Information Security 14 min read

20 Critical Server Operations You Must Never Do – Real Cases & Fixes

Based on analysis of over 500 enterprise server failure cases, this guide lists 20 absolutely prohibited server actions across six dimensions, each illustrated with a real incident and practical technical measures to prevent recurrence.

ITPUB

May 3, 2025

20 Critical Server Operations You Must Never Do – Real Cases & Fixes

Security Configuration (5 items)

Prohibited 1 – Weak or default passwords (CVE‑2023‑12345)

Risk level: ★★★★★

Case: A government cloud platform kept the default account admin:admin, which was brute‑forced and resulted in the leakage of 10 TB of sensitive files.

Solution:

Enforce password complexity: minimum length 16 characters and at least three character classes (uppercase, lowercase, digits, symbols).
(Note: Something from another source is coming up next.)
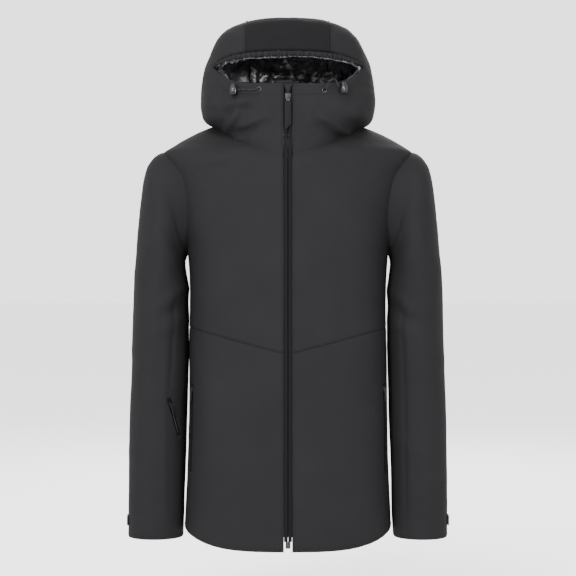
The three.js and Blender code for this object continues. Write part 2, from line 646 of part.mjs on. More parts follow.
// ---------------------------------------------------------------- front zip
const STOP_HEIGHT = 12; // bottom box
const SLIDER_HEIGHT = 12;
jacket.add(frontZip);
for (const [name, side] of Object.entries(sides)) {
  const above = cutBox([-20, -20, STOP_HEIGHT], [20, 30, zipLength + 1]);
  const strip = cutBox([-20, -20, -1], [20, 30, STOP_HEIGHT + 1]).subtract(cutBox([-4.8, -30, -5], [4.8, 30, 40]));
  const half = zipHalf(side, ZIP_SLOT / 2, zipLength - 0.5).intersect(above.add(strip));
  const pin = cutBox([1, 1.2, 1.4], [3, 4, STOP_HEIGHT + 1]);
  addSolid(`zip_half_${name}`, side > 0 ? half.add(pin) : half, TAPE, frontZip);
}
const pinHole = cutBox([0.7, 0.9, 1], [3.5, 5.1, STOP_HEIGHT + 1]);
addSolid("zip_box", cutBox([-4.4, -0.4, 0.6], [4.4, 6, STOP_HEIGHT - SEAM]).subtract(pinHole), METAL, frontZip);
const frontSlider = new THREE.Group();
frontSlider.position.z = zipLength - SLIDER_HEIGHT / 2 - 1;
frontZip.add(frontSlider);
addSolid("zip_slider", zipSlider(5, SLIDER_HEIGHT), METAL, frontSlider);
addSolid("zip_pull", zipPull(3, 3), METAL, frontSlider);
const pullerOutline = [
  [-PULLER_HALF_WIDTH, PULLER_TOP],
  [PULLER_HALF_WIDTH, PULLER_TOP],
  [PULLER_HALF_WIDTH, PULLER_SLANT],
  [-PULLER_HALF_WIDTH + 1, PULLER_TIP],
  [-PULLER_HALF_WIDTH, PULLER_TIP + 1.5],
];
const puller = prismAlongY(pullerOutline, EYE_Y - PULLER_THICK / 2, EYE_Y + PULLER_THICK / 2);
addSolid("zip_puller_tape", puller, RUBBER, frontSlider);

// ---------------------------------------------------------------- pocket zips
// A pocket zip is one tape with its two coils, sewn shut across both ends.
function addPocketZip(name, frame, slot, length, sliderHalf) {
  jacket.add(frame);
  const rail = (z) => cutBox([-slot / 2 + ZIP_FIT, TAPE_FROM, z], [slot / 2 - ZIP_FIT, TAPE_FROM + TAPE_THICK, z + 3]);
  const halves = zipHalf(1, slot / 2, length).add(zipHalf(-1, slot / 2, length));
  addSolid(`${name}_zip_tape`, halves.add(rail(0)).add(rail(length - 3)), TAPE, frame);
  const head = new THREE.Group();
  head.position.z = length - 10;
  frame.add(head);
  addSolid(`${name}_zip_slider`, zipSlider(sliderHalf, 9), METAL, head);
  addSolid(`${name}_zip_pull`, zipPull(3, 16), METAL, head);
}

for (const name of Object.keys(sides)) {
  addPocketZip(`pocket_${name}`, pocketFrames[name], POCKET_SLOT, POCKET_LENGTH, 4);
}

// Pocket bags lie flat against the lining's inner face.
const bagLayer = torso.layer(innerFace + GAP, innerFace + GAP + POCKET_BAG_THICK);
for (const [name, side] of Object.entries(sides)) {
  const [nearX, farX] = [POCKET_BAG_INNER_X, HALF_WIDTH - 30];
  const low = [Math.min(side * nearX, side * farX), -BIG, POCKET_TOP_Z - POCKET_LENGTH - POCKET_BAG_UNDER];
  const high = [Math.max(side * nearX, side * farX), 0, POCKET_TOP_Z + POCKET_BAG_OVER];
  addSolid(`pocket_bag_${name}`, bagLayer.intersect(cutBox(low, high)), SATIN);
}

// ---------------------------------------------------------------- sleeves
const FOREARM_HALF_DEPTH = 60.5; // the right forearm's section where its zip lies
const FOREARM_Y = -13.5;
const FOREARM_OUT = 1.5;
const FOREARM_WIDER = 2;
function spotOnForearm([out, up]) {
  const [x, z] = [-(underX + out), -SLEEVE_DROP + up];
  const centreX = -(underX + SLEEVE_WIDTH / 2 + FOREARM_OUT);
  const [halfWidth, halfDepth, middle] = [SLEEVE_WIDTH / 2 + FOREARM_WIDER, FOREARM_HALF_DEPTH, FOREARM_Y];
  const side = (x - centreX) / halfWidth;
  const y = middle - halfDepth * Math.sqrt(1 - side * side);
  const facing = new THREE.Vector3(side / halfWidth, (y - middle) / halfDepth / halfDepth, 0).normalize();
  return { point: new THREE.Vector3(x, y, z), out: facing };
}
const zipHead = spotOnForearm(SLEEVE_ZIP_HEAD);
const zipFoot = spotOnForearm(SLEEVE_ZIP_FOOT);
const sleeveZipOut = zipHead.out.clone().add(zipFoot.out).normalize();
const sleeveZipFrame = zipFrame(
  zipFoot.point.addScaledVector(sleeveZipOut, SLEEVE_ZIP_PROUD),
  zipHead.point.addScaledVector(sleeveZipOut, SLEEVE_ZIP_PROUD),
  sleeveZipOut,
);
const sleeveZipLength = zipHead.point.distanceTo(zipFoot.point);

// An angular slice around the cuff: 0 degrees faces away from the body, 90 degrees faces back.
function cuffSlice(side, fromDegrees, toDegrees, zLow, zHigh) {
  const centre = [side * (underX + 5 + (SLEEVE_WIDTH - 1) / 2), -CUFF_FORWARD + 1];
  const rim = Array.from({ length: 7 }, (_, k) => {
    const turn = ((fromDegrees + ((toDegrees - fromDegrees) * k) / 6) * Math.PI) / 180;
    return [centre[0] + side * 120 * Math.cos(turn), centre[1] + 120 * Math.sin(turn)];
  });
  const outline = side > 0 ? [centre, ...rim] : [centre, ...rim.reverse()];
  const shape = new THREE.Shape(outline.map(([x, y]) => new THREE.Vector2(x, y)));
  const geometry = new THREE.ExtrudeGeometry(shape, { depth: zHigh - zLow, bevelEnabled: false });
  geometry.translate(0, 0, zLow);
  return solidOf(geometry);
}

const tabLow = -SLEEVE_DROP + TAB_FOOT;
for (const [name, side] of Object.entries(sides)) {
  const loft = sleeves[name];
  const ownZip = name === "right" ? zipCut(sleeveZipFrame, SLEEVE_POCKET_SLOT, sleeveZipLength, 9) : null;
  const layer = (from, to) => {
    const wall = loft.layer(from, to, 20, 40).subtract(torsoSolid);
    return ownZip ? wall.subtract(ownZip) : wall;
  };
  addSolid(`sleeve_${name}`, layer(0, SHELL), CLOTH);
  // The sleeve's lining is quilted to its wadding, so they are one piece.
  addSolid(`sleeve_lining_${name}`, layer(SHELL + GAP, innerFace), SATIN);
  const tab = loft.at(-TAB_PROUD - TAB_THICK).subtract(loft.at(-TAB_PROUD, 20, 40));
  addSolid(`cuff_tab_${name}`, tab.intersect(cuffSlice(side, -22, 95, tabLow, tabLow + TAB_HEIGHT)), RUBBER);
  const pad = loft.at(-TAB_PROUD + SEAM).subtract(loft.at(-SEAM, 20, 40));
  const padSlice = cuffSlice(side, -14, 50, tabLow + 1, tabLow + TAB_HEIGHT - 1);
  addSolid(`cuff_loop_${name}`, pad.intersect(padSlice), TAPE);
}
addPocketZip("sleeve_pocket", sleeveZipFrame, SLEEVE_POCKET_SLOT, sleeveZipLength, 3.4);

// ---------------------------------------------------------------- drawcord: eyelets, locks and cords
const LOCK_FOOT = -9;
const LOCK_HEAD = 7;
const BORE_FOOT = -6.5;
const WIRE = 0.8;
const SPRING_TURNS = 3;

function turned(profile, frame, name, look) {
  const geometry = lathe(profile);
  geometry.rotateX(Math.PI / 2);
  addMesh(name, geometry, look, frame);
}

function springGeometry(low, high, radius) {
  const steps = SPRING_TURNS * 8;
  const points = Array.from({ length: steps + 1 }, (_, k) => {
    const turn = (k / 8) * 2 * Math.PI;
    return new THREE.Vector3(radius * Math.cos(turn), radius * Math.sin(turn), low + ((high - low) * k) / steps);
  });
  const section = new THREE.Shape(
    ringAngles(5).map((angle) => new THREE.Vector2((WIRE / 2) * Math.cos(angle), (WIRE / 2) * Math.sin(angle))),
  );
  return new THREE.ExtrudeGeometry(section, {
    steps,
    extrudePath: new THREE.CatmullRomCurve3(points),
    bevelEnabled: false,
  });
}

for (const [name, side] of Object.entries(sides)) {
  const ring = [
    [2.1, -0.8],
    [4.4, -0.8],
    [EYELET_RADIUS, -0.4],
    [EYELET_RADIUS, 2.8],
    [2.1, 2.8],
    [2.1, -0.8],
  ];
  jacket.add(eyelets[name]);
  addMesh(`eyelet_${name}`, lathe(ring), PLASTIC, eyelets[name]);

  const frame = standingFrame(spotOnCollar(side * LOCK_X[name], LOCK_Z[name]), LOCK_RADIUS + 1.2);
  jacket.add(frame);
  const bore = BUTTON_RADIUS + BORE_FIT;
  turned(
    [
      [0, LOCK_FOOT],
      [LOCK_RADIUS - 2, LOCK_FOOT],
      [LOCK_RADIUS - 0.4, LOCK_FOOT + 2],
      [LOCK_RADIUS, -1],
      [LOCK_RADIUS - 0.4, LOCK_HEAD - 2],
      [LOCK_RADIUS - 1, LOCK_HEAD],
      [bore, LOCK_HEAD],
      [bore, BORE_FOOT],
      [0, BORE_FOOT],
    ],
    frame,
    `cord_lock_${name}`,
    PLASTIC,
  );
  turned(
    [
      [0, 0],
      [BUTTON_RADIUS, 0],
      [BUTTON_RADIUS, LOCK_HEAD + LOCK_TRAVEL],
      [BUTTON_RADIUS - 1.2, LOCK_HEAD + LOCK_TRAVEL + 1],
      [0, LOCK_HEAD + LOCK_TRAVEL + 1.2],
    ],
    frame,
    `cord_lock_button_${name}`,
    PLASTIC,
  );
  const springLow = BORE_FOOT + WIRE / 2 + BORE_FIT;
  addMesh(`cord_lock_spring_${name}`, springGeometry(springLow, -WIRE / 2 - BORE_FIT, 3.1), STEEL, frame);
}

// Each cord comes out of its eyelet and goes into the side of its lock.
const CORD_ROUTES = {
  left: [
    [63.2, -108.5, 49],
    [64.1, -112.6, 49],
    [65, -116.4, 49.4],
    [67, -119.8, 52.5],
    [69.5, -120.8, 58],
    [73.5, -120.2, 64],
    [79.5, -118.4, 67.6],
    [85, -116.2, 65],
    [87.6, -114.4, 59.5],
    [90.4, -111.9, 55],
  ],
  right: [
    [-50.5, -111, 50.5],
    [-51.1, -115, 50.5],
    [-51.9, -118.4, 50.4],
    [-55, -121.6, 49.9],
    [-60, -121.8, 49.2],
    [-67, -119.3, 48.8],
    [-75, -116.6, 49.4],
    [-82, -114.2, 50],
    [-88.9, -111.9, 50],
  ],
};
const CORD_STEPS = 20;
for (const [name, route] of Object.entries(CORD_ROUTES)) {
  const path = new THREE.CatmullRomCurve3(route.map((point) => new THREE.Vector3(...point)));
  const radius = CORD_DIAMETER / 2;
  const section = new THREE.Shape(
    ringAngles(8).map((angle) => new THREE.Vector2(radius * Math.cos(angle), radius * Math.sin(angle))),
  );
  const tube = new THREE.ExtrudeGeometry(section, { steps: CORD_STEPS, extrudePath: path, bevelEnabled: false });
  addMesh(`drawcord_${name}`, tube, TAPE);
}

jacket.position.set(0, -LOOP_Y, -LOOP_FOOT_Z - LOOP_RISE);

export default jacket;
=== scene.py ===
import json
import math

import bmesh
import bpy
import numpy as np
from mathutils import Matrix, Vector, noise

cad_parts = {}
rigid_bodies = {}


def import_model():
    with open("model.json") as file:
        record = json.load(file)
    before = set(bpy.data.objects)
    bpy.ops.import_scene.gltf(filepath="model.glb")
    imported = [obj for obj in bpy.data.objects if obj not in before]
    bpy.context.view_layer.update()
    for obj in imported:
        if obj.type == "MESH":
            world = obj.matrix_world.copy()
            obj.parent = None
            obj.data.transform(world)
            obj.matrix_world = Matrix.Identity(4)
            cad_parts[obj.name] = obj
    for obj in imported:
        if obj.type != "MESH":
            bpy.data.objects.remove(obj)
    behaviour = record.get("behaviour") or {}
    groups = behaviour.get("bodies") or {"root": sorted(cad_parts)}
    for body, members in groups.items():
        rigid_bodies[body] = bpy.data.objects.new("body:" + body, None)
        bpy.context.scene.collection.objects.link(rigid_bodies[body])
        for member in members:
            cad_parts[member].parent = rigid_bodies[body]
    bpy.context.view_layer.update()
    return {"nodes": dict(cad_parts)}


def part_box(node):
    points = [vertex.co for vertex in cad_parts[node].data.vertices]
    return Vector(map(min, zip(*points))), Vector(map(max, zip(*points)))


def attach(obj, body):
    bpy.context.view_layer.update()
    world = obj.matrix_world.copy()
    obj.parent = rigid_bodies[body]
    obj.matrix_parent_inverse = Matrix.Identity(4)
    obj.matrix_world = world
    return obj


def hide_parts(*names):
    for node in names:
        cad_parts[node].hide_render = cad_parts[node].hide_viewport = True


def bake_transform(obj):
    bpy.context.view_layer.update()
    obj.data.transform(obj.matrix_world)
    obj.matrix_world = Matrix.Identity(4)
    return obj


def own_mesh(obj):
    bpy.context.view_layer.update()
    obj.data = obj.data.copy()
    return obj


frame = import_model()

# ---------------------------------------------------------------- camera
# Square on to the chest, level, as a jacket is shown on a form.
camera_data = bpy.data.cameras.new("camera")
camera_data.sensor_width = 36
camera_data.lens = 91.7
camera = bpy.data.objects.new("camera", camera_data)
camera.location = (0, -2.770, -0.3156)
camera.rotation_euler = (math.pi / 2, 0, 0)
bpy.context.collection.objects.link(camera)
bpy.context.scene.camera = camera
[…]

Deploy a centralized authentication service such as LDAP or Active Directory.

Disable or lock default accounts, e.g., usermod -L admin.

Prohibited 2 – Failure to apply security patches promptly

Risk level: ★★★★☆

Case: An e‑commerce site did not patch Apache Struts (CVE‑2017‑5638), allowing an attacker to inject a cryptomining script.

Solution:

Configure automatic updates: yum-cron on CentOS, unattended-upgrades on Ubuntu.

Maintain a sandbox environment for testing patches before production rollout.

Run regular vulnerability scans with tools such as Nessus or OpenVAS.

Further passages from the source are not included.